Fast forward to about a year ago. I found her on face book one night when I was surfing the site just seeing who was on there that I knew. As much as I would love to catch up with this very sweet lady I would never try to contact her through facebook or any other means at this point.
If you truly enjoyed the time you spent with a lady in the past the best way to can show your appreciation is to respect her privacy now and in the future.
Thanks Bostonguy! You're last sentence hit the nail on the head. My thoughts exactly. With this day and age, technology, all these sites like FB, twitter, etc. then it really is a small world. The old days before then internet these situations would be much harder to encounter.
I came across a provider on facebook and we had a mutual friend I didn't realize we had. I did friend her on facebook and she accepted and we've exchanged a couple of e-mails since then. I think it really depends. Most of the time I would never consider adding a provider on facebook. But we were in similar social circles and our mutual friend happened to be one of my closest friends. So it wasn't too awkward but it was important to be very careful as it very well could have been if you aren't discreet. In general, I'd recommend leaving her alone, but if you do decide to send her a friend request the worst that would likely happen is she denies your request.

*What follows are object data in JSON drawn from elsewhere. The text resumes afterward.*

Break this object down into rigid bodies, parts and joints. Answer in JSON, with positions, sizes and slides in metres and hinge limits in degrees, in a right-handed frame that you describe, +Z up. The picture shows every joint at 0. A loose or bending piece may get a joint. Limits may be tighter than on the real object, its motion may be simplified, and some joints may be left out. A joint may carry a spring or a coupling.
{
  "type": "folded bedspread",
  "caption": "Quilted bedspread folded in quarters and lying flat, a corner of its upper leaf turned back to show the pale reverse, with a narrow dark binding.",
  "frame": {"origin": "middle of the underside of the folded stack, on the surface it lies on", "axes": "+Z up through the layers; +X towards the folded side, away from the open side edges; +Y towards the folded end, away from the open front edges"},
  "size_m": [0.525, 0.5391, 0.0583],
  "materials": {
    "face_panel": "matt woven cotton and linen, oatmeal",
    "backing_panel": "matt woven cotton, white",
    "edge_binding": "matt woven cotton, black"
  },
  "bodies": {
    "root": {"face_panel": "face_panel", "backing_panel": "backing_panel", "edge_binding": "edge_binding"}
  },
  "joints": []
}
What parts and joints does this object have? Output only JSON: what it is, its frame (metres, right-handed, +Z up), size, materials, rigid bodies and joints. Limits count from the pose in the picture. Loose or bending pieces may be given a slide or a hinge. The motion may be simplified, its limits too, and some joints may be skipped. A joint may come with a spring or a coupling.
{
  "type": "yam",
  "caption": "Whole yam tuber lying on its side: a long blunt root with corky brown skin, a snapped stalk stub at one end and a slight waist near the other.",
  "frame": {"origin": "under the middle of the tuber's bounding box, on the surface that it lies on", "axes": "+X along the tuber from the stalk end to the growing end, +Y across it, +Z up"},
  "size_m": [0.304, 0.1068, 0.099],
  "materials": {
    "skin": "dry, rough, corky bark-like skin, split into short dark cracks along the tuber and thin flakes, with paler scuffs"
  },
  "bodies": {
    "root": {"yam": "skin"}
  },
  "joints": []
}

If you really want to try it, do not hesitate. Otherwise you will always feel a lingering tendency on your heart. Message her once, and if you do not hear from her, or her reply is something like "do not contact me ever", then leave her alone.
The fact that you chanced upon your buddy friend's friend list and saw her is just that, chance. And whether she responds to you in affirmative is also a chance. If she feels she can take the risk/leap and had good memories with you, she will respond otherwise its best to leave these things to instinct, intuition, timing instead of analyzing it, discussing it, debating it and brooding over it.
GO with the flow, do what feels right (you have to be sane of course), do not go by any other's protocols or "advice", be your own man.
LG
I always wondered what happened to her as she just disappeared. I would imagine proper ettiquite would be just like if you were to encounter in public. I didnt friend request her but her page is wide open and not very private.
Thanks Lodidgun and everyone else. I probably not going to initiate any contact and just leave memories be where they are...Great memories. Don't want things to possibly get ugly and leave things where they lie. Like I said the difference here is that we had a relationship "off the clock" when she visited here. She even showed me some great hospitality when I was visiting her area when I was doing some government contract work for 3 weeks close by her home city about a year and half ago.
The fact that you chanced upon your buddy friend's friend list and saw her is just that, chance. And whether she responds to you in affirmative is also a chance. If she feels she can take the risk/leap and had good memories with you, she will respond otherwise its best to leave these things to instinct, intuition, timing instead of analyzing it, discussing it, debating it and brooding over it.
GO with the flow, do what feels right (you have to be sane of course), do not go by any other's protocols or "advice", be your own man.
LG
I always wondered what happened to her as she just disappeared. I would imagine proper ettiquite would be just like if you were to encounter in public. I didnt friend request her but her page is wide open and not very private.